-- start --

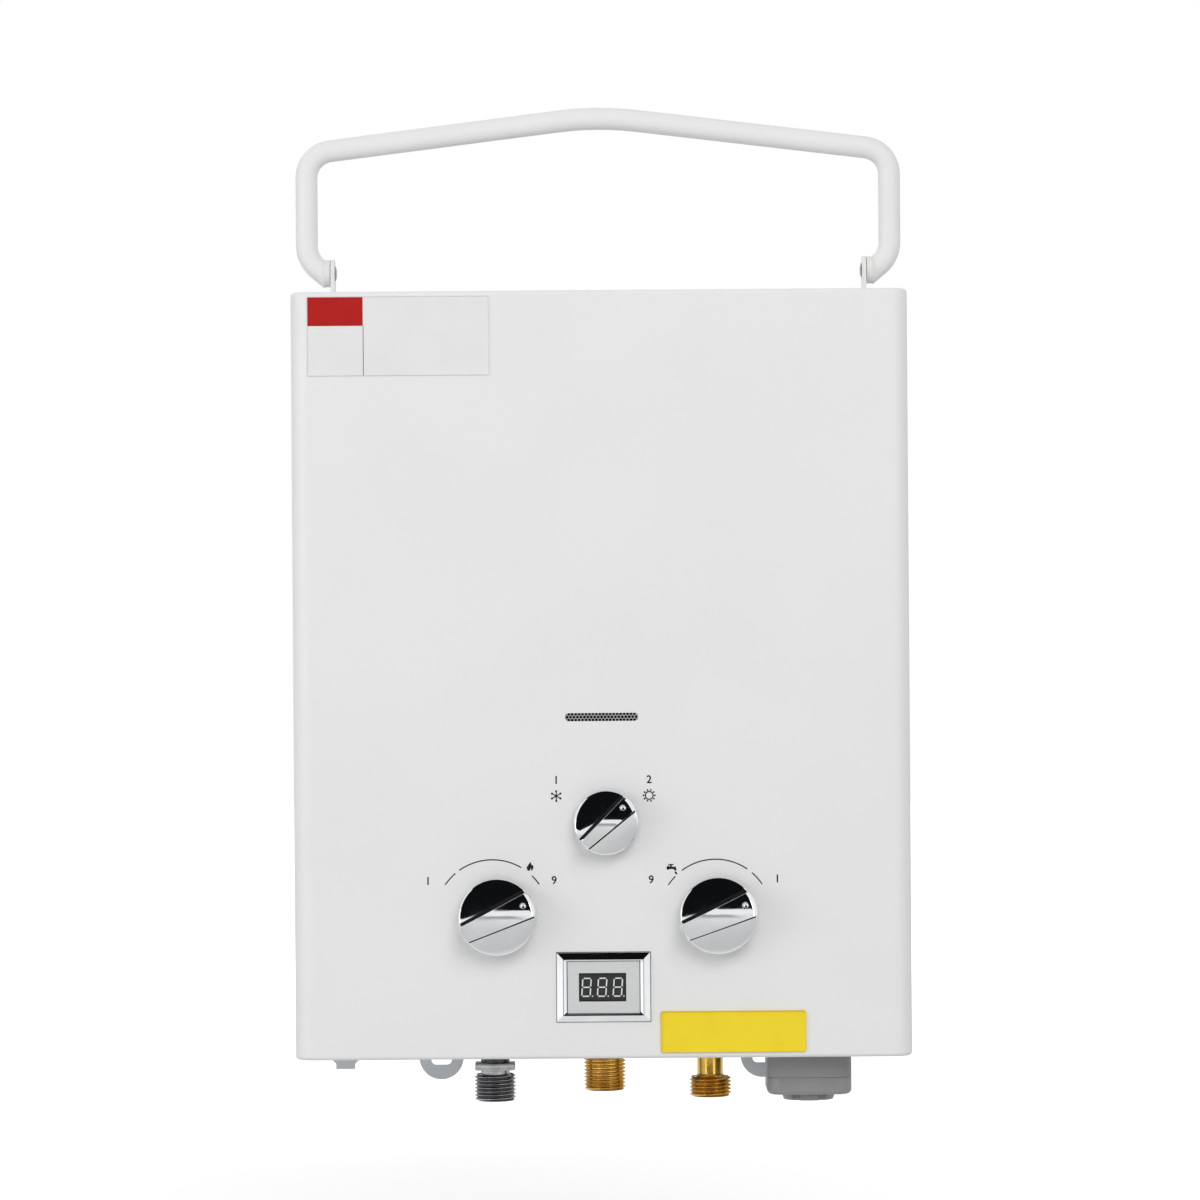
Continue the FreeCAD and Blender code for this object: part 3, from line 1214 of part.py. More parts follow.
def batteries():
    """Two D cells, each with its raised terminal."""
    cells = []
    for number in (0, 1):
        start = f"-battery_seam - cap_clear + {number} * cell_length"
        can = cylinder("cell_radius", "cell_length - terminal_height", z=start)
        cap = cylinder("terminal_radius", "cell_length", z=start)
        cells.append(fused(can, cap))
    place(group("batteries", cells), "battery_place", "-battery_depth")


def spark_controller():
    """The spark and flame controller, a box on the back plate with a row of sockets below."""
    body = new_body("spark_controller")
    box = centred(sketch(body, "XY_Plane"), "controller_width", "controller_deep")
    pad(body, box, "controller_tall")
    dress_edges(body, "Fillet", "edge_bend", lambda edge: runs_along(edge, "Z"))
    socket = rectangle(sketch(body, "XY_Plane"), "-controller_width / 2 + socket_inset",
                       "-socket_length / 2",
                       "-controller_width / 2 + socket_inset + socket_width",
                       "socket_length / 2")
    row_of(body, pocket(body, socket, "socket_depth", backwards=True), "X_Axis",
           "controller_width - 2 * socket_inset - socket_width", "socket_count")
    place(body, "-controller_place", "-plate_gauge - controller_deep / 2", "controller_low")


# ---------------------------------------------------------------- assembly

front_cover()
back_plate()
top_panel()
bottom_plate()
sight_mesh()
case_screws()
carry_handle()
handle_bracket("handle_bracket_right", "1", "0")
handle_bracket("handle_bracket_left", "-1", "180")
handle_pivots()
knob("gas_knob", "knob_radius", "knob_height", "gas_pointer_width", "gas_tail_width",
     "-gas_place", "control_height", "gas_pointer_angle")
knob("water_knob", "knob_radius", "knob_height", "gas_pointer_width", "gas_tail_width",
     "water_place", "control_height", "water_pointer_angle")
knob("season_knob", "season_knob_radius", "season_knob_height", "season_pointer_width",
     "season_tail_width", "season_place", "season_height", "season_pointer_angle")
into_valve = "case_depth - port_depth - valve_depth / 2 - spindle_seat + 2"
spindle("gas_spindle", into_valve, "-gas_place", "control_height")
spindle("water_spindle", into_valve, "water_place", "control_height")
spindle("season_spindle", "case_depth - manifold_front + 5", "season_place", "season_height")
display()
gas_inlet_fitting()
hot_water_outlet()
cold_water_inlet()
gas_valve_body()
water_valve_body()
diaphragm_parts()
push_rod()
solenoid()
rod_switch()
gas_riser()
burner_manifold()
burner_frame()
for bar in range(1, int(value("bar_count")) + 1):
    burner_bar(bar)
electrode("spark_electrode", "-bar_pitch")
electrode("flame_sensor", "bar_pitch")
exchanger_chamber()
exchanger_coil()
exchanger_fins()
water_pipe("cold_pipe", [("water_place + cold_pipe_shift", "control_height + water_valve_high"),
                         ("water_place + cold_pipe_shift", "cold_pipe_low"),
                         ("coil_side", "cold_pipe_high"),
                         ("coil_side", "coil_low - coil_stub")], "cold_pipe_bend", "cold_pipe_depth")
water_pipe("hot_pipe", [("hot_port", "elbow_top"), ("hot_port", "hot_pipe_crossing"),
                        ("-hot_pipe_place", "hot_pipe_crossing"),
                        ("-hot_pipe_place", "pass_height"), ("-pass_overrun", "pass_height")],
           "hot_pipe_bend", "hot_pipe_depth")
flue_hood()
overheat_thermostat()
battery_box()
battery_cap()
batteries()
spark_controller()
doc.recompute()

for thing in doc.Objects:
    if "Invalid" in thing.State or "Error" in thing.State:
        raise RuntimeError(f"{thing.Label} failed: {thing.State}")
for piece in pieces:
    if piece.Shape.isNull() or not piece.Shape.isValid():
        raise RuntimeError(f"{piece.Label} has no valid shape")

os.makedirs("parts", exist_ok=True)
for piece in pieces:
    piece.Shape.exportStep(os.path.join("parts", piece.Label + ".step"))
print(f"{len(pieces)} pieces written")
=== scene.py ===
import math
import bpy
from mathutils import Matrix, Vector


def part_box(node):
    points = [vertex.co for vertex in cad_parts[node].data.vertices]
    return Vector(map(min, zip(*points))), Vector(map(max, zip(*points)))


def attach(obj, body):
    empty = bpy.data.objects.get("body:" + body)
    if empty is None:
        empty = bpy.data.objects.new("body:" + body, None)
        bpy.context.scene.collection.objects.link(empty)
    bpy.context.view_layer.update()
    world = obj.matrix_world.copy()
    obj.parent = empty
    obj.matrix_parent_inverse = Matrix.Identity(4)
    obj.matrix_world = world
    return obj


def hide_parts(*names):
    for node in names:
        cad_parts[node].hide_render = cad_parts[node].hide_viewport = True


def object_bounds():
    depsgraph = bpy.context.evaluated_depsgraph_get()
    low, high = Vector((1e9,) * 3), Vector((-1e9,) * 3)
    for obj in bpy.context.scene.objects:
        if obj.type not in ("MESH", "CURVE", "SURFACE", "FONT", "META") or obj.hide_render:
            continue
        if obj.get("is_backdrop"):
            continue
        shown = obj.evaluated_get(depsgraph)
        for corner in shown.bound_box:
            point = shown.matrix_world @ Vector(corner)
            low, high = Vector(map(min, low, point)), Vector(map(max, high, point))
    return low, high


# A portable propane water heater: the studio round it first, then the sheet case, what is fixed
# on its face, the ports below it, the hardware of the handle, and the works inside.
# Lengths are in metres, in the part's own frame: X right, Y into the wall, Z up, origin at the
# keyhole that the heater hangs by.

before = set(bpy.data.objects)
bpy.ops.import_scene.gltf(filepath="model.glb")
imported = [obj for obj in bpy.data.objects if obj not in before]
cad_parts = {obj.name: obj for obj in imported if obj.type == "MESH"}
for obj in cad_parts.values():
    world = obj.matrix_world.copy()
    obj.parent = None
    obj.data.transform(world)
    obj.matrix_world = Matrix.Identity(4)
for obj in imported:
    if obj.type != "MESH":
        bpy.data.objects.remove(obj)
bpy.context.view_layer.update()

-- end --

» **YOUR INSTRUCTIONS**:
Extract each line from the listing that holds the word "empty".

» **CORRECT ANSWER**:
    empty = bpy.data.objects.get("body:" + body)
    if empty is None:
        empty = bpy.data.objects.new("body:" + body, None)
        bpy.context.scene.collection.objects.link(empty)
    obj.parent = empty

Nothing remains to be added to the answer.